(Stated problem) Transcribe, exactly as they appear, the line that contains "own_mesh(obj)", the line that contains "mean=4.0, wire=0.5, turns=8)", and every line in between, and nothing else.

(Source material)
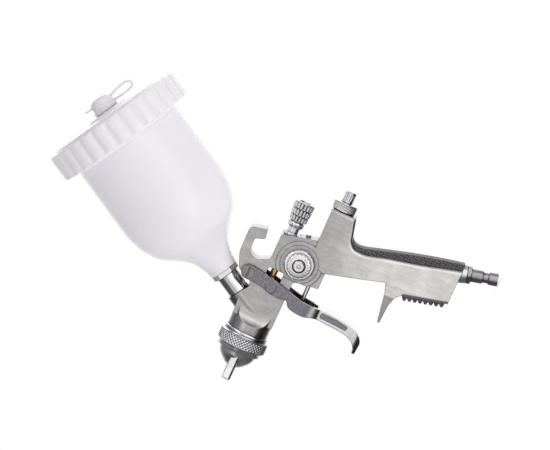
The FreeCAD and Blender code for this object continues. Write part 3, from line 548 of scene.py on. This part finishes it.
def make_vent_plug():
    """Vent plug with its pull loop and finger lip."""
    m = frame_matrix(CUP_BASE, CUP_DIR)
    bm = bmesh.new()
    profile = [(147.5, 0), (147.5, 2.7), (147.8, 3.1), (149.4, 3.9), (157.45, 3.9), (157.5, 8.8),
               (157.8, 9.3), (158.4, 9.6), (159.8, 9.6), (160.4, 9.3), (160.8, 8.9), (162.0, 8.85),
               (164.0, 8.8), (165.6, 8.5), (166.8, 7.9), (167.8, 6.8), (168.5, 5.2), (168.9, 3.2),
               (169.1, 1.4), (169.15, 0)]
    add_lathe(bm, profile, m, 64)
    loop = [(6.5, 164.4), (12.0, 165.6), (18.0, 166.5), (23.6, 166.4), (26.6, 163.9), (24.2, 161.0),
            (18.0, 160.4), (12.0, 160.8), (6.5, 161.3)]
    add_tube(bm, [(x, 0, z) for x, z in curve_through(loop, 6)], 0.8, m, 14)
    lip = [(-8.4, -3.0), (-12.6, -2.7), (-13.6, -1.8), (-14.0, 0), (-13.6, 1.8), (-12.6, 2.7), (-8.4, 3.0)]
    add_prism(bm, lip, 164.2, 165.4, m)
    return finish_mesh("vent_plug_shell", bm, LID, "vent_plug", "vent_plug", 40.0)


# ---------------------------------------------------------------- turned and knurled metal

def knurl(count, pitch, depth, t0, t1):
    """Diamond knurl between t0 and t1, fading out over run_out at both ends."""
    run_out = 0.5

    def wave(a, t, r):
        if t < t0 or t > t1:
            return r
        fade = min(1.0, (t - t0) / run_out, (t1 - t) / run_out)
        u = count * a / 2
        v = math.pi * t / pitch
        return r - depth * fade * (1 - abs(math.sin(u + v)) ** 0.7 * abs(math.sin(u - v)) ** 0.7)
    return wave


def make_cap_ring():
    """Retaining ring with a diamond knurl."""
    teeth, steps_per_tooth = 44, 12
    m = frame_matrix((0, 0, 0), X_AXIS)
    outside = [(12.9, 14.3), (12.9, 15.9), (13.1, 16.3), (13.5, 16.6), (16.2, 16.6), (16.45, 16.75),
               (16.8, 18.0), (17.2, 18.4)]
    outside += densify([(17.2, 18.4), (24.8, 18.4)], 0.32)[1:]
    outside += [(25.1, 18.1), (25.45, 16.9), (25.7, 16.7), (26.1, 16.7), (26.3, 16.2), (26.9, 16.2),
                (27.1, 16.7), (28.1, 16.7), (28.5, 16.5), (28.7, 16.1), (28.7, 15.25), (14.35, 15.25),
                (14.35, 14.3)]
    bm = bmesh.new()
    add_lathe(bm, outside, m, teeth * steps_per_tooth, knurl(teeth, 2.6, 0.75, 17.1, 24.9), True)
    return finish_mesh("cap_ring_knurled", bm, CHROME, "cap_ring", "cap_ring", 45.0)


def make_valve_nut():
    """Rear valve nut with a fine diamond knurl and stepped end face."""
    teeth, steps_per_tooth = 34, 10
    m = frame_matrix((0, 0, -27.2), X_AXIS)
    outside = [(131.0, 2.05), (131.0, 6.5), (137.65, 6.5), (137.65, 8.0), (138.0, 8.5), (138.3, 8.75)]
    outside += densify([(138.3, 8.75), (143.7, 8.75)], 0.27)[1:]
    outside += [(144.0, 8.5), (144.4, 7.9), (144.4, 5.2), (144.1, 5.0), (144.1, 3.2), (144.4, 3.0),
                (144.4, 2.05)]
    bm = bmesh.new()
    add_lathe(bm, outside, m, teeth * steps_per_tooth, knurl(teeth, 1.6, 0.5, 138.25, 143.75), True)
    return finish_mesh("air_valve_nut_knurled", bm, CHROME, "gun", "air_valve_nut", 45.0)


def bands(count, spans, depth):
    """Coarse straight knurl in several bands, each turned half a tooth from the one before."""
    run_out, sharpness = 0.35, 0.8

    def wave(a, t, r):
        for i, (t0, t1) in enumerate(spans):
            if t0 < t < t1:
                fade = min(1.0, (t - t0) / run_out, (t1 - t) / run_out)
                tooth = abs(math.sin(count * a / 2 + (math.pi / 2 if i % 2 else 0.0)))
                return r - depth * fade * (1 - tooth ** sharpness)
        return r
    return wave


def make_fluid_knob():
    """Fluid knob: three coarse bands on a neck."""
    teeth, steps_per_tooth = 16, 14
    m = frame_matrix((0, 0, 0), X_AXIS)
    spans = [(117.6, 121.4), (122.1, 126.3), (127.1, 131.3)]
    outside = [(121.5, 4.15), (112.5, 4.15), (112.5, 5.1), (112.9, 5.5), (113.4, 5.75), (115.8, 6.2),
               (116.2, 6.0), (116.6, 4.9), (117.2, 4.9), (117.55, 6.5)]
    outside += densify([(117.6, 6.8), (121.4, 7.05)], 0.35) + [(121.5, 5.9), (122.0, 5.9)]
    outside += densify([(122.1, 7.2), (126.3, 7.45)], 0.35) + [(126.4, 6.2), (127.0, 6.2)]
    outside += densify([(127.1, 7.5), (131.3, 7.65)], 0.35)
    outside += [(131.6, 7.3), (132.0, 6.8), (132.0, 4.9), (131.7, 4.6), (131.2, 4.5), (131.2, 0.0)]
    bm = bmesh.new()
    add_lathe(bm, outside + [(121.5, 0.0)], m, teeth * steps_per_tooth, bands(teeth, spans, 1.15), True)
    return finish_mesh("fluid_knob_knurled", bm, CHROME, "fluid_knob", "fluid_knob", 40.0)


def make_fan_dial():
    """Fan control dial: notched rim, stepped face and raised graduation marks around a sunken screw."""
    notches, steps_per_notch = 18, 16
    marks, long_every = 9, 4
    half_width = 0.14
    m = frame_matrix(DIAL, (0, -1, 0))

    def rim(a, t, r):
        if r < 8.0:
            return r
        k = (a * notches / (2 * math.pi)) % 1.0
        dip = max(0.0, 1.0 - abs(k - 0.5) / 0.24)
        return r - 0.5 * dip ** 0.6

    profile = [(13.9, 4.0), (13.9, 8.2), (14.4, 8.8), (15.0, 9.0), (16.5, 9.0), (18.6, 9.0), (19.2, 8.9),
               (19.7, 8.5), (19.9, 7.9), (20.0, 6.0), (20.05, 5.1), (19.9, 4.9), (18.4, 4.8), (18.4, 4.4),
               (19.9, 4.3), (20.0, 4.2), (20.0, 1.5), (17.0, 1.5), (17.0, 4.0)]
    bm = bmesh.new()
    add_lathe(bm, profile, m, notches * steps_per_notch, rim, True)
    for i in range(marks):
        a = math.radians(195 + i * 18)
        across = Vector((-math.sin(a), math.cos(a), 0)) * half_width
        out = Vector((math.cos(a), math.sin(a), 0))
        reach = 7.6 if i % long_every == 0 else 7.0
        corners = [out * 6.0 - across, out * reach - across, out * reach + across, out * 6.0 + across]
        add_prism(bm, [(p.x, p.y) for p in corners], 19.85, 20.2, m)
    return finish_mesh("fan_dial_notched", bm, DIAL_PLATE, "fan_dial", "fan_dial")


def make_spring(name, node, x0, x1, z, mean, wire, turns):
    """Coil from x0 to x1 at height z."""
    steps = turns * 20
    path = []
    for i in range(steps + 1):
        a = 2 * math.pi * turns * i / steps
        path.append((mean * math.cos(a), mean * math.sin(a), x0 + wire + (x1 - x0 - 2 * wire) * i / steps))
    bm = bmesh.new()
    add_tube(bm, path, wire, frame_matrix((0, 0, z), X_AXIS), 8)
    obj = finish_mesh(name, bm, SPRING, "gun", node, 60.0)
    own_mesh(obj)


make_cup()
make_lid()
make_vent_plug()
make_cap_ring()
make_valve_nut()
make_fluid_knob()
make_fan_dial()
make_spring("needle_spring_coil", "needle_spring", 98.0, 119.0, 0.0, mean=2.4, wire=0.35, turns=9)
make_spring("air_valve_spring_coil", "air_valve_spring", 98.5, 125.5, -27.2, mean=4.0, wire=0.5, turns=8)


# ---------------------------------------------------------------- floor, light, camera

def area(name, offset, size, power):
    """Square light that faces the middle of the gun from an offset in metres."""
    data = bpy.data.lights.new(name, "AREA")
    data.shape = "RECTANGLE"
    data.size = data.size_y = size
    data.energy = power
    light = bpy.data.objects.new(name, data)
    bpy.context.scene.collection.objects.link(light)
    light.location = MIDDLE + offset
    light.rotation_euler = (MIDDLE - light.location).to_track_quat("-Z", "Y").to_euler()


def make_floor():
    """Pale floor that melts into the white surroundings, hidden from reflections and from below."""
    mesh = bpy.data.meshes.new("floor")
    bm = bmesh.new()
    bmesh.ops.create_grid(bm, x_segments=8, y_segments=8, size=20.0)
    bm.to_mesh(mesh)
    bm.free()
    floor = bpy.data.objects.new("floor", mesh)
    bpy.context.scene.collection.objects.link(floor)
    floor.location = (0, 0, CAD_BOX[0][2] - 0.0005)
    t = Material("floor")
    t.set("Base Color", t.ramp(t.noise(6.0), [(0.3, (0.90, 0.90, 0.90)), (0.7, (0.93, 0.93, 0.93))]))
    t.set("Roughness", 0.8)
    t.set("Specular IOR Level", 0.0)
    t.set("Emission Color", (1.0, 1.0, 1.0))
    t.set("Emission Strength", 0.62)
    length = t.node("ShaderNodeVectorMath", operation="LENGTH")
    t.link(t.place, length.inputs[0])
    far = t.remap(length.outputs["Value"], 0.35, 1.1, 0.0, 1.0)
    white = t.node("ShaderNodeEmission", Color=(1, 1, 1))
    fade = t.mix_shader(far, t.bsdf.outputs[0], white.outputs[0])
    hidden = t.math("MAXIMUM", t.node("ShaderNodeLightPath").outputs["Is Glossy Ray"],
                    t.node("ShaderNodeNewGeometry").outputs["Backfacing"])
    clear = t.node("ShaderNodeBsdfTransparent")
    t.link(t.mix_shader(hidden, fade, clear.outputs[0]), t.out.inputs[0])
    floor.data.materials.append(t.mat)


# studio seen in reflections: brightness by degrees around the camera's up axis, 0 at the camera, and
# a factor on it by how far the direction points up, from -1 to 1
AROUND = [(-180, 1.20), (-160, 1.10), (-145, 0.60), (-120, 0.20), (-95, 0.20), (-70, 0.28), (-54, 0.34),
          (-44, 0.85), (-36, 1.20), (-27, 1.15), (-21, 0.55), (-15, 0.75), (-9, 1.00), (0, 1.02), (10, 1.05),
          (20, 1.25), (38, 1.25), (46, 0.9), (54, 0.12), (72, 0.03), (110, 0.04), (135, 0.25), (150, 0.9),
          (165, 1.1), (180, 1.20)]
HEIGHTS = [(-1.0, 0.16), (-0.70, 0.20), (-0.45, 0.60), (-0.22, 0.95), (0.0, 1.0), (0.35, 1.0), (0.60, 1.35),
           (0.85, 0.85), (1.0, 0.6)]
HEIGHTS_SCALE = 1.4  # keeps the ramp's own values under 1
STEEP = (0.80, 0.80, 0.80)  # straight up and down, where the angle around the axis means little


def make_world():
    """White to the camera; a soft studio to reflections: bright to one side, dark to the other."""
    world = bpy.data.worlds.new("studio")
    bpy.context.scene.world = world
    world.use_nodes = True
    t = Graph(world.node_tree, "Generated")
    right, near, up = (t.dot(t.place, direction) for direction in (RIGHT, TO_CAMERA, UP))
    turn = t.remap(t.math("ARCTAN2", right, near), -math.pi, math.pi, 0.0, 1.0)
    around = t.ramp(turn, [((a + 180) / 360, (v, v, v)) for a, v in AROUND])
    rise = t.remap(up, -1.0, 1.0, 0.0, 1.0)
    level = t.ramp(rise, [((h + 1) / 2, (v / HEIGHTS_SCALE,) * 3) for h, v in HEIGHTS])
    steepness = t.remap(t.math("ABSOLUTE", up), 0.62, 0.88, 0.0, 1.0)
    reflect = t.node("ShaderNodeBackground", Color=t.mix(steepness, around, STEEP),
                     Strength=t.math("MULTIPLY", level, HEIGHTS_SCALE))
    fill = t.node("ShaderNodeBackground", Color=(0.98, 0.98, 1.0), Strength=0.42)
    white = t.node("ShaderNodeBackground", Color=(1, 1, 1))
    path = t.node("ShaderNodeLightPath")
    lit = t.mix_shader(path.outputs["Is Diffuse Ray"], reflect.outputs[0], fill.outputs[0])
    seen = t.mix_shader(path.outputs["Is Camera Ray"], lit, white.outputs[0])
    t.link(seen, t.node("ShaderNodeOutputWorld").inputs[0])


def make_camera():
    """Long lens at the photograph's angle; shown_width is the width of the view at the gun, in metres."""
    focal, sensor_width = 200.0, 36.0
    shown_width = 0.3994
    centre = G(107.3, 0, 13.4) + UP * 0.0005
    data = bpy.data.cameras.new("camera")
    data.lens = focal
    data.sensor_width = sensor_width
    data.clip_end = 50
    cam = bpy.data.objects.new("camera", data)
    bpy.context.scene.collection.objects.link(cam)
    basis = Matrix((RIGHT, UP, TO_CAMERA)).transposed().to_4x4()
    basis.translation = centre + TO_CAMERA * (shown_width * focal / sensor_width)
    cam.matrix_world = basis
    bpy.context.scene.camera = cam


make_floor()
make_world()
make_camera()
MIDDLE = G(90, 0, 20)
area("key", TO_CAMERA * 0.9 - RIGHT * 0.7 + UP * 0.8, 0.8, 1.6)
area("fill", TO_CAMERA * 1.2 + RIGHT * 0.8 - UP * 0.1, 0.9, 0.5)
area("back", -TO_CAMERA * 1.0 - RIGHT * 0.3 + UP * 1.0, 0.9, 1.0)

view = bpy.context.scene.view_settings
view.view_transform = "Standard"
view.look = "None"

(In response)
    own_mesh(obj)


make_cup()
make_lid()
make_vent_plug()
make_cap_ring()
make_valve_nut()
make_fluid_knob()
make_fan_dial()
make_spring("needle_spring_coil", "needle_spring", 98.0, 119.0, 0.0, mean=2.4, wire=0.35, turns=9)
make_spring("air_valve_spring_coil", "air_valve_spring", 98.5, 125.5, -27.2, mean=4.0, wire=0.5, turns=8)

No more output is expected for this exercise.